Сменить судьбу означает измениться по существу, изменить все свое самоощущение, но тем самым это означает сменить имя. Действительно, имя человека воспринимается как глубина его самоидентификации. При всем том, что имен заведомо меньше, чем людей, и многие носят одни и те же имена, все они воспринимают их все же не как родовое название, а как глубоко личную характеристику. Человек может отметить в другом человеке «тезку» и даже признать, что это обстоятельство их своеобразно сближает. Но никому не придет в голову обобщаться на основе имени (что естественно делать на основе фамилии) и заявлять: «Мы – Шимоны - так не поступаем», или «У нас, у Рувенов, в роду таких не было».

Глубоко личностное восприятие имени усматривается также и в совершенно иррациональной обиде, которую человек невольно испытывает, когда кто-либо забывает его имя. Казалось бы, на что тут обижаться, главное, что тебя визуально опознали!

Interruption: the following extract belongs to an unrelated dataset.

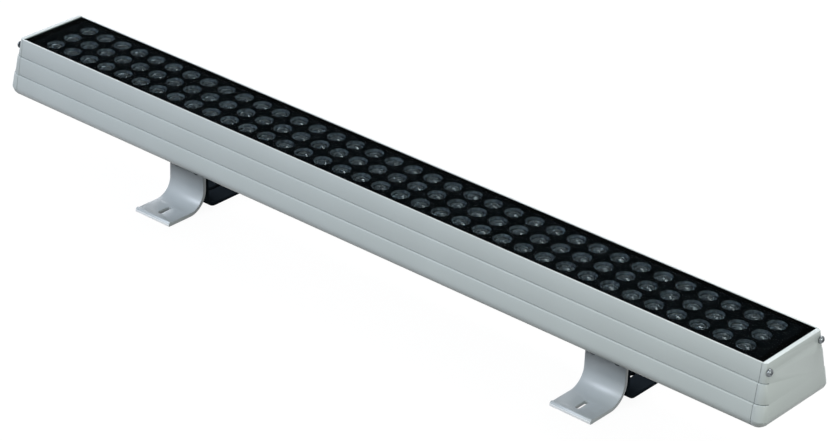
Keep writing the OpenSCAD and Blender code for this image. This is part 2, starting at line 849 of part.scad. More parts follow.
module pivot_washers(x) {
    color("lightgray") for (s = [-1, 1])
        translate([x + s * (ear_x + ear_t + washer_t / 2) - washer_t / 2, 0, pivot_z])
            difference() {
                rod_x(washer_d, washer_t);
                translate([-over, 0, 0]) rod_x(pivot_d + 2 * bolt_gap, washer_t + 2 * over);
            }
}

// Section of a foot that reaches to the negative side, web and bend included
module foot_section(web_z, bend_r) {
    centre_y = -foot_t - bend_r;
    centre_z = foot_t + bend_r;
    lip_y = -foot_reach + lip_len;
    nose = foot_t / 5;
    translate([-foot_t, centre_z]) square([foot_t, web_z - centre_z]);
    intersection() {
        translate([centre_y, centre_z]) difference() {
            circle(r = bend_r + foot_t);
            circle(r = bend_r);
        }
        translate([centre_y, 0]) square([bend_r + foot_t, centre_z]);
    }
    translate([lip_y, 0]) square([centre_y - lip_y, foot_t]);
    polygon([
        [lip_y, 0], [lip_y, foot_t], [lip_y - nose, foot_t + lip_rise],
        [-foot_reach + 2 * nose, foot_t + lip_rise], [-foot_reach, foot_t - nose],
        [-foot_reach, nose], [-foot_reach + nose, 0]
    ]);
}

// Fixing slot and screw holes of a foot on the negative side
module foot_holes() {
    for (s = [-1, 1]) translate([0, -slot_y + s * (slot_len - slot_w) / 2, -over])
        cylinder(d = slot_w, h = foot_t + lip_rise + 2 * over);
    translate([-slot_w / 2, -slot_y - (slot_len - slot_w) / 2, -over])
        cube([slot_w, slot_len - slot_w, foot_t + lip_rise + 2 * over]);
    for (s = [-1, 1]) translate([s * clamp_x, -foot_t - over, clamp_z])
        rod_y(clamp_d + fit, foot_t + 2 * over);
}

module front_foot(x) {
    color("silver") translate([x, 0, 0]) difference() {
        union() {
            along_x(foot_len) foot_section(pivot_z, front_bend_r);
            along_x(foot_len) translate([0, pivot_z]) circle(d = barrel_d);
        }
        translate([-foot_len, 0, pivot_z]) rod_x(pivot_d + 2 * bolt_gap, 2 * foot_len);
        foot_holes();
    }
}

module rear_foot(x) {
    color("silver") translate([x, 0, 0]) mirror([0, 1, 0]) difference() {
        along_x(foot_len) foot_section(rear_web_z, rear_bend_r);
        foot_holes();
    }
}

module foot_screws(x) {
    end_y = foot_t + clamp_nut_t + thread_past_share * clamp_d / 2;
    color("lightgray") for (s = [-1, 1]) translate([x + s * clamp_x, 0, clamp_z]) difference() {
        union() {
            translate([0, -foot_t - over, 0]) rod_y(clamp_d, foot_t + over + end_y);
            translate([0, -foot_t, 0]) rotate([90, 0, 0]) rotate_extrude() intersection() {
                square([clamp_head_d / 2, clamp_head_t]);
                translate([0, clamp_head_t - clamp_head_d]) circle(r = clamp_head_d);
            }
        }
        translate([0, -foot_t - clamp_head_t - over, 0]) rotate([-90, 0, 0])
            hexagon(clamp_socket_af, over + clamp_head_t / 2);
    }
}

module foot_nuts(x) {
    color("lightgray") for (s = [-1, 1]) translate([x + s * clamp_x, foot_t, clamp_z])
        difference() {
            rotate([-90, 0, 0]) hexagon(clamp_af, clamp_nut_t);
            translate([0, -over, 0]) rod_y(clamp_d + 2 * bolt_gap, clamp_nut_t + 2 * over);
        }
}

housing();
cover_glass();
glass_seal();
lens_tray(-1);  // lens_tray_left
lens_tray(0);  // lens_tray_middle
lens_tray(1);  // lens_tray_right
lenses(-1);  // lenses_left
lenses(0);  // lenses_middle
lenses(1);  // lenses_right
led_board(-1);  // led_board_left
led_board(0);  // led_board_middle
led_board(1);  // led_board_right
led_chips();
board_screws();
driver_case();
driver_board();
driver_transformer();
driver_capacitors();
driver_choke();
driver_terminals();
driver_screws();
led_leads();
end_cap_left();
end_cap_right();
end_gasket_left();
end_gasket_right();
cap_screws_left();
cap_screws_right();
cable_gland();
gland_seal();
gland_nut();
gland_locknut();
vent_plug();
vent_locknut();
bracket_base(left_x);  // bracket_base_left
bracket_base(right_x);  // bracket_base_right
slot_bolts(left_x);  // slot_bolts_left
slot_bolts(right_x);  // slot_bolts_right
slot_nuts(left_x);  // slot_nuts_left
slot_nuts(right_x);  // slot_nuts_right
pivot_bolt(left_x);  // pivot_bolt_left
pivot_bolt(right_x);  // pivot_bolt_right
pivot_nut(left_x);  // pivot_nut_left
pivot_nut(right_x);  // pivot_nut_right
pivot_washers(left_x);  // pivot_washers_left
pivot_washers(right_x);  // pivot_washers_right
front_foot(left_x);  // front_foot_left
front_foot(right_x);  // front_foot_right
rear_foot(left_x);  // rear_foot_left
rear_foot(right_x);  // rear_foot_right
foot_screws(left_x);  // foot_screws_left
foot_screws(right_x);  // foot_screws_right
foot_nuts(left_x);  // foot_nuts_left
foot_nuts(right_x);  // foot_nuts_right
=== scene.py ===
"""Linear wall washer light: finishes, detailed pieces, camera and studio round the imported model.
Lengths are in metres; mm() turns millimetres into metres."""
import json
import math

import bpy
from mathutils import Matrix, Vector


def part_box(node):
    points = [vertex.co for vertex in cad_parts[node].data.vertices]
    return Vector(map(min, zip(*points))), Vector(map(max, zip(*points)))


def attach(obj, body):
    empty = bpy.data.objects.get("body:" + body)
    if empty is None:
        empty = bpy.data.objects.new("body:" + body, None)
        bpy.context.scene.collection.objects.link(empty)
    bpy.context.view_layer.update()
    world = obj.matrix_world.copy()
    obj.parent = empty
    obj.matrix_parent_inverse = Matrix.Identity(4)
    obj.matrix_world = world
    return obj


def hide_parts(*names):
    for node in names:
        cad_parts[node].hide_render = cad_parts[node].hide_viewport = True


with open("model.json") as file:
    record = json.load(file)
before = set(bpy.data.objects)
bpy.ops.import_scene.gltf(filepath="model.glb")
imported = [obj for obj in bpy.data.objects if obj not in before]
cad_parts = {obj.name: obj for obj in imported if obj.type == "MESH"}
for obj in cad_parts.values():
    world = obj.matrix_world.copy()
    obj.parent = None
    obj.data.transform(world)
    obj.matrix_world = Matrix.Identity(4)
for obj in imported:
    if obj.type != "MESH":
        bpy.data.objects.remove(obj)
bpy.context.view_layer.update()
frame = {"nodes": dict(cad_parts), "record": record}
nodes = frame["nodes"]
SIDES = ("left", "right")
MODULES = ("left", "middle", "right")

bpy.context.scene.view_settings.view_transform = "Standard"


def mm(value):
    return value / 1000


# Camera: a pinhole camera fitted to the outline, the lens rows and the feet
FRAME_WIDTH_PX = 839
SENSOR_MM = 36
FOCAL_PX = 2995.448
CAMERA_AZIMUTH = math.radians(39.946)
CAMERA_ELEVATION = math.radians(28.077)
CAMERA_ROLL = math.radians(2.179)
CAMERA_DISTANCE = mm(3005.7)
CAMERA_SIDE = mm(32.2)
CAMERA_RISE = mm(-49.0)
CAMERA_REACH = 100
head_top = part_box("housing")[1].z


def make_camera():
    sin_a, cos_a = math.sin(CAMERA_AZIMUTH), math.cos(CAMERA_AZIMUTH)
    sin_e, cos_e = math.sin(CAMERA_ELEVATION), math.cos(CAMERA_ELEVATION)
    back = Vector((sin_a * cos_e, -cos_a * cos_e, sin_e))
    level = Vector((cos_a, sin_a, 0))
    upright = back.cross(level)
    sin_r, cos_r = math.sin(CAMERA_ROLL), math.cos(CAMERA_ROLL)
    right = cos_r * level + sin_r * upright
    up = cos_r * upright - sin_r * level
    place = right * CAMERA_SIDE + up * CAMERA_RISE + back * CAMERA_DISTANCE
    place.z += head_top
    data = bpy.data.cameras.new("camera")
    data.sensor_width = SENSOR_MM
    data.lens = FOCAL_PX * SENSOR_MM / FRAME_WIDTH_PX
    data.clip_end = CAMERA_REACH
    camera = bpy.data.objects.new("camera", data)
    axes = Matrix((right, up, back)).transposed().to_4x4()
    camera.matrix_world = Matrix.Translation(place) @ axes
    bpy.context.scene.collection.objects.link(camera)
    bpy.context.scene.camera = camera


make_camera()


# Materials: every pattern lies on Object coordinates, at its size in millimetres. A real orange
# peel or moulding grain is finer; both are drawn about as coarse as they need to be to show.
CLOUD_MM = 60       # drifts of tone across a sprayed coat
FLOW_MM = 3         # flow of the resin in a moulded lens
RELIEF_MM = 0.05    # depth of an orange peel or a moulding grain
GLASS_TINT = "#F2F7F8"
GLASS_IOR = 1.5
ACRYLIC_IOR = 1.49
GLASS_UNMIRRORED = 0.99


def linear(hex_colour):
    """sRGB hex to a linear colour with alpha 1."""
    parts = [int(hex_colour[i:i + 2], 16) / 255 for i in (1, 3, 5)]
    return [p / 12.92 if p <= 0.04045 else ((p + 0.055) / 1.055) ** 2.4 for p in parts] + [1]


def scaled(colour, share):
    """A linear colour made darker or paler, its alpha kept."""
    return [c * share for c in colour[:3]] + [1]


def grey(value):
    return (value, value, value, 1)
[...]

Но все же обычно человек бывает задет, если его по ошибке называют другим именем.

Но любое глубокое внутреннее изменение человека, даже не сопровождавшееся сменой имени, неизбежно сказывается на человеческой судьбе.

Таким образом приближение смерти, особенно в том случае, если оно каким-то образом пробудило в человеке его внутреннее существо, заставило задуматься и тем самым как-то поменяло его самоидентификацию - вполне может быть единократным.